Papa Rick (52:01.288)
Yeah, you did other things. Yeah.

Papa Rick (52:11.95)
It was a small town. Everybody was on every team, practically, kind of thing. But yeah, that's, activities are tremendous.

Steve Anderson (52:15.882)
Oh, okay.

Jennie (52:23.131)
So Steve, I wanna hop backwards to the very beginning of our conversation because you said something that I think is really important for parents to hear. And that's that being the best version of you is going to look different every single day. Being at 100% is your, let's see, I read this once.

And I'm probably going to quote it incorrectly, but it was life changing for me because, you know, everyone's always like, give 100% every day, give 100% every day, and 100% is going to look different for you every day. So I might have a day where I talk lovingly to my spouse, where I get my whole wish, you know, my whole to-do list done, where I...

Papa Rick (53:03.683)
Hehe

Jennie (53:17.947)
get the dogs outside for all the exercise they need, or where I get my kids to school on time and I eat the salad and I do all the things. And the next day I might be sleep deprived and exhausted and or I tweaked my back during my workout yesterday when I was giving 100%, and I might not be capable of all of those things that next day. And so my 100% is going to look different.

Steve Anderson (53:38.347)
Yeah.

Jennie (53:47.047)
than I did the day before. And I think that that, well, let me ask you this. Do you, especially working with men, do you run into...

men who have super high expectations, like unrealistic expectations of themselves woven into these stories in their head.

Steve Anderson (54:12.334)
Oh, for sure. I mean, I think that's so much of the pressure, right, we put on ourselves, right? And now if you think about too, the expectations have shifted and it hasn't been a lesson of any of the workload. So there's still that expectation that you're going to put in the long hours, but you're also now supposed to be home and available. And it's like, wait a second. That's...

That's physically impossible, right? So there's, so, you know, some of it is expectations. So much of it too is, you know, when you come home, for example, it's like, well, or maybe you've been home all day, right? Cause we're half of us are, you know, have moved from our home office, right? Well,

Steve Anderson (55:07.846)
what is your partner need? What does your dog need? And what is your, what do your, your pets need? And it's like, there's a, there's a ratio, right? I mean, sometimes you're going to have two people in the house who really need you. What do you do? How do you handle that? Sometimes it might be, you know, man, I might be feeling just, maybe I was, you know, looking at a picture of my dad and I'm, I'm feeling really like nostalgic and I want to have this, you know, so I'm going to go, you know, bond with my son. And he's

really wants to study for a math test, or he's online with his friend who lives in Florida, who he hasn't seen in a month. So it's like, man, he's gonna hang out with his friend in Florida. And I mean, I think sometimes too, we show up and the people around us are living their own lives and have their own things going on. So it's the...

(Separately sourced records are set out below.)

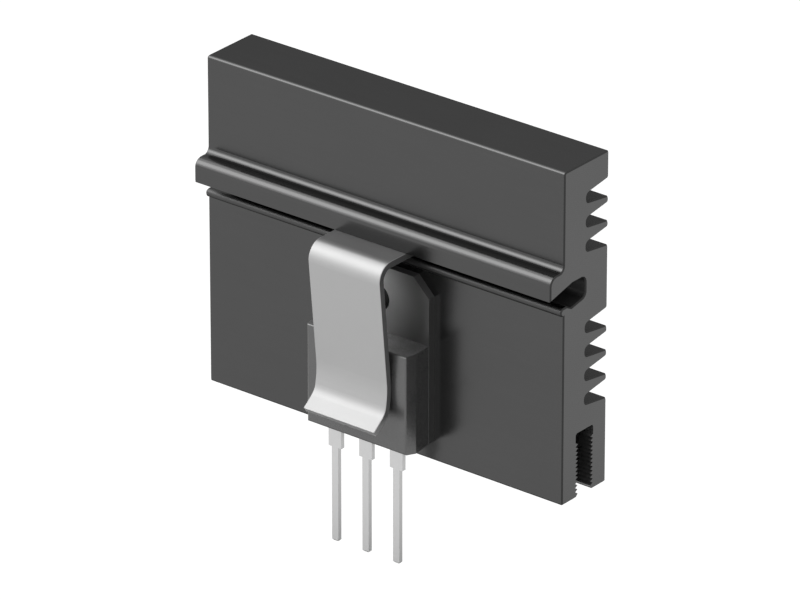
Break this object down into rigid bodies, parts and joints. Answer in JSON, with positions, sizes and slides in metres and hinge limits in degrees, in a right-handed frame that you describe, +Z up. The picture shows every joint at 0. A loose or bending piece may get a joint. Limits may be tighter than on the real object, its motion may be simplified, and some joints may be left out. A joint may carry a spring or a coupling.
{
  "type": "heat sink with clipped power transistor",
  "caption": "Extruded bar heat sink with back cooling grooves, a serrated screw channel in its foot and a spring clip that holds a flat power transistor.",
  "frame": {"origin": "middle of the screw channel's mouth in the foot of the bar, halfway along it", "axes": "+X along the extruded bar, -Y out of the component side with the transistor, +Z up from the foot; the leads and the mounting screws point along -Z"},
  "size_m": [0.05, 0.0157, 0.0524],
  "materials": {
    "black_anodised_aluminium": "black anodised, satin",
    "spring_steel": "bright satin",
    "moulding_compound": "moulded, black, satin",
    "header_copper": "dull nickel plated",
    "tinned_lead": "matt tin plated",
    "chip_silicon": "ground silicon",
    "bond_aluminium": "drawn wire"
  },
  "bodies": {
    "root": {"heat_sink_bar": "black_anodised_aluminium", "retaining_spring": "spring_steel", "transistor_case": "moulding_compound", "transistor_header": "header_copper", "transistor_lead_left": "tinned_lead", "transistor_lead_centre": "tinned_lead", "transistor_lead_right": "tinned_lead", "transistor_chip": "chip_silicon", "bond_wire_left": "bond_aluminium", "bond_wire_right": "bond_aluminium"}
  },
  "joints": []
}
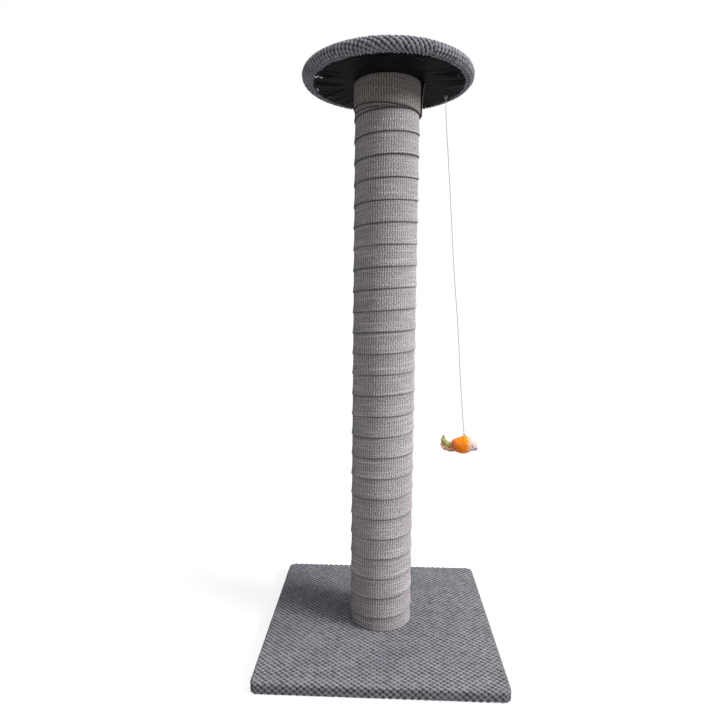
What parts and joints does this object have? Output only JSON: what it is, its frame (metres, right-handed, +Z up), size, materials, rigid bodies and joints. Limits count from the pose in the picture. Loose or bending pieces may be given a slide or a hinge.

How often are we like totally in sync, right? Like I get home, or I don't get home, I work from home, right? But it's like, so I'm downstairs, my wife is upstairs, how often do we both come up at the same time? And she's just like, I had a great, I just had a great meal meeting. I feel like joking around. And I come up and say, you know what? I just had a great podcast. Boy, aren't we both in a good mood? Let's have fun, ha ha. You know what I mean? It's like, no, I have a good podcast during or something and you go up and it was just a terrible meeting or vice versa or.

Jennie (56:09.287)
Right.

Papa Rick (56:27.626)
Ha ha

Steve Anderson (56:36.374)
You know, son comes home and he, yeah, goes straight up to his room. Like, okay, was that a big deal or not a big deal? Or he just like, so it's that, I guess, you know what happened when you were saying 100%, that was like, I'm like, ooh, I didn't like it. Right, that whole, because it's like, there's no reserve, I don't even know that if, if I'm 100% in dad mode,

Papa Rick (56:37.404)
It's complicated. It's a complicated system.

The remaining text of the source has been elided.